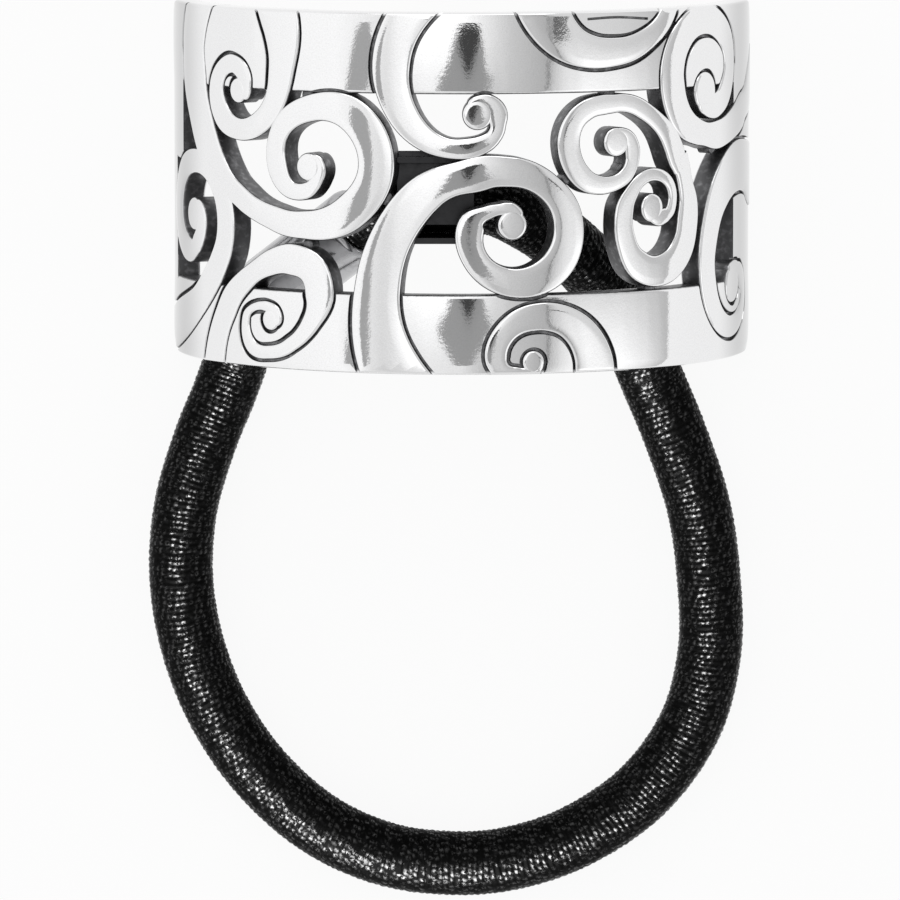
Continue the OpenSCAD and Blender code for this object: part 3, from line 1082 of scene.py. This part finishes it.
class Ribbon:
    """The run of one scroll band over the unrolled cuff."""

    def __init__(self, source: Scroll, section: BandSize, lift: float) -> None:
        """Work out the band's middle line, its sideways direction and its half width.

        Args:
            source: the scroll's table.
            section: the band's section, with the steps along it.
            lift: how far the band rises out of the rails' face.
        """
        self.source = source
        self.section = section
        self.lift = lift
        rows = np.array([(row.angle, row.outer, row.inner) for row in source.rows], dtype=float)
        if rows[0, 0] > rows[-1, 0]:
            knots = -rows[:, 0]
        else:
            knots = rows[:, 0]
        at = self.places(knots, rows[:, 1])
        radii = cubic_through(knots, rows[:, 1:], at)
        angle = np.radians(at if knots[0] == rows[0, 0] else -at)
        away = np.stack([np.cos(angle), np.sin(angle)], 1)
        self.turned = np.abs(at - at[0])
        self.middle = np.array(source.eye) + radii.mean(axis=1)[:, None] * away
        run = np.gradient(self.middle, axis=0)
        run /= np.linalg.norm(run, axis=1)[:, None]
        self.side = np.stack([-run[:, 1], run[:, 0]], 1)
        slant = np.abs((self.side * away).sum(axis=1))
        self.half = (radii[:, 0] - radii[:, 1]) / 2 * slant

    def places(self, knots: np.ndarray, outer: np.ndarray) -> np.ndarray:
        """Angles at which the band gets a section, close together where it is wide open.

        Args:
            knots: the table's angles, in increasing order.
            outer: the band's outer radius at each.

        Returns:
            The angles, in degrees.
        """
        spots = [knots[:1]]
        for k in range(len(knots) - 1):
            turn = knots[k + 1] - knots[k]
            length = math.radians(turn) * max(outer[k], outer[k + 1])
            parts = math.ceil(max(turn / self.section.turn_step, length / self.section.length_step))
            spots.append(np.linspace(knots[k], knots[k + 1], parts + 1)[1:])
        return np.concatenate(spots)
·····
Set problem =>
Restate the whole of the material exactly.

Answer =>
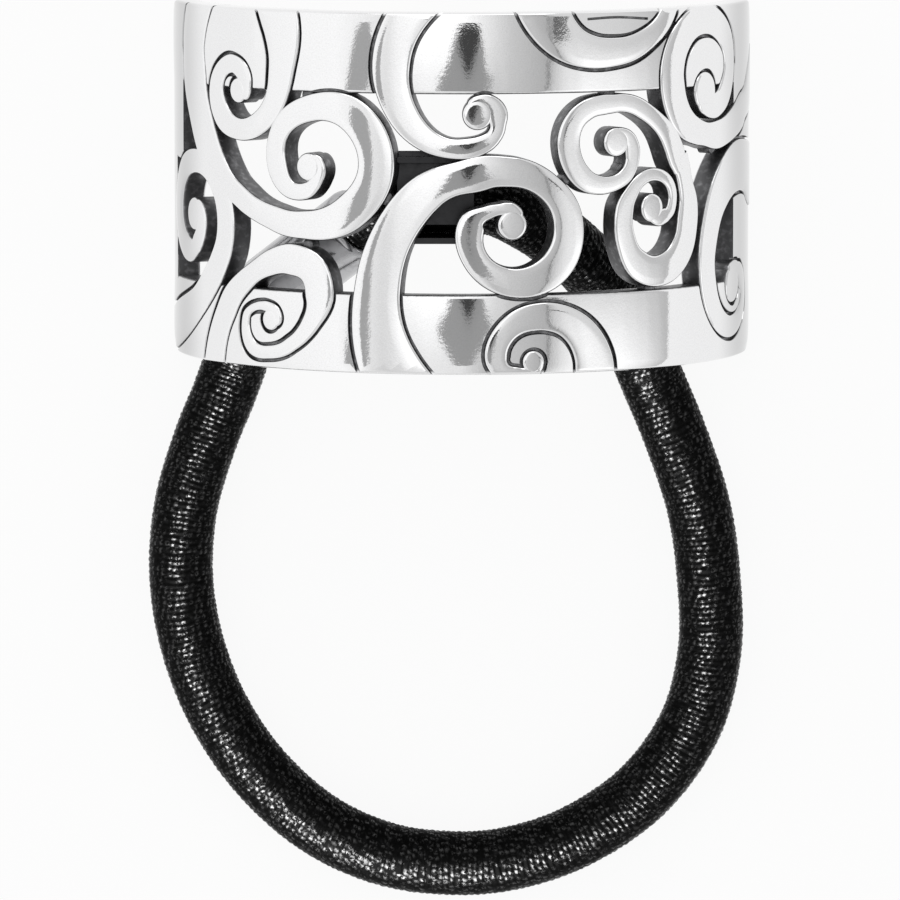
Continue the OpenSCAD and Blender code for this object: part 3, from line 1082 of scene.py. This part finishes it.
class Ribbon:
    """The run of one scroll band over the unrolled cuff."""

    def __init__(self, source: Scroll, section: BandSize, lift: float) -> None:
        """Work out the band's middle line, its sideways direction and its half width.

        Args:
            source: the scroll's table.
            section: the band's section, with the steps along it.
            lift: how far the band rises out of the rails' face.
        """
        self.source = source
        self.section = section
        self.lift = lift
        rows = np.array([(row.angle, row.outer, row.inner) for row in source.rows], dtype=float)
        if rows[0, 0] > rows[-1, 0]:
            knots = -rows[:, 0]
        else:
            knots = rows[:, 0]
        at = self.places(knots, rows[:, 1])
        radii = cubic_through(knots, rows[:, 1:], at)
        angle = np.radians(at if knots[0] == rows[0, 0] else -at)
        away = np.stack([np.cos(angle), np.sin(angle)], 1)
        self.turned = np.abs(at - at[0])
        self.middle = np.array(source.eye) + radii.mean(axis=1)[:, None] * away
        run = np.gradient(self.middle, axis=0)
        run /= np.linalg.norm(run, axis=1)[:, None]
        self.side = np.stack([-run[:, 1], run[:, 0]], 1)
        slant = np.abs((self.side * away).sum(axis=1))
        self.half = (radii[:, 0] - radii[:, 1]) / 2 * slant

    def places(self, knots: np.ndarray, outer: np.ndarray) -> np.ndarray:
        """Angles at which the band gets a section, close together where it is wide open.

        Args:
            knots: the table's angles, in increasing order.
            outer: the band's outer radius at each.

        Returns:
            The angles, in degrees.
        """
        spots = [knots[:1]]
        for k in range(len(knots) - 1):
            turn = knots[k + 1] - knots[k]
            length = math.radians(turn) * max(outer[k], outer[k + 1])
            parts = math.ceil(max(turn / self.section.turn_step, length / self.section.length_step))
            spots.append(np.linspace(knots[k], knots[k + 1], parts + 1)[1:])
        return np.concatenate(spots)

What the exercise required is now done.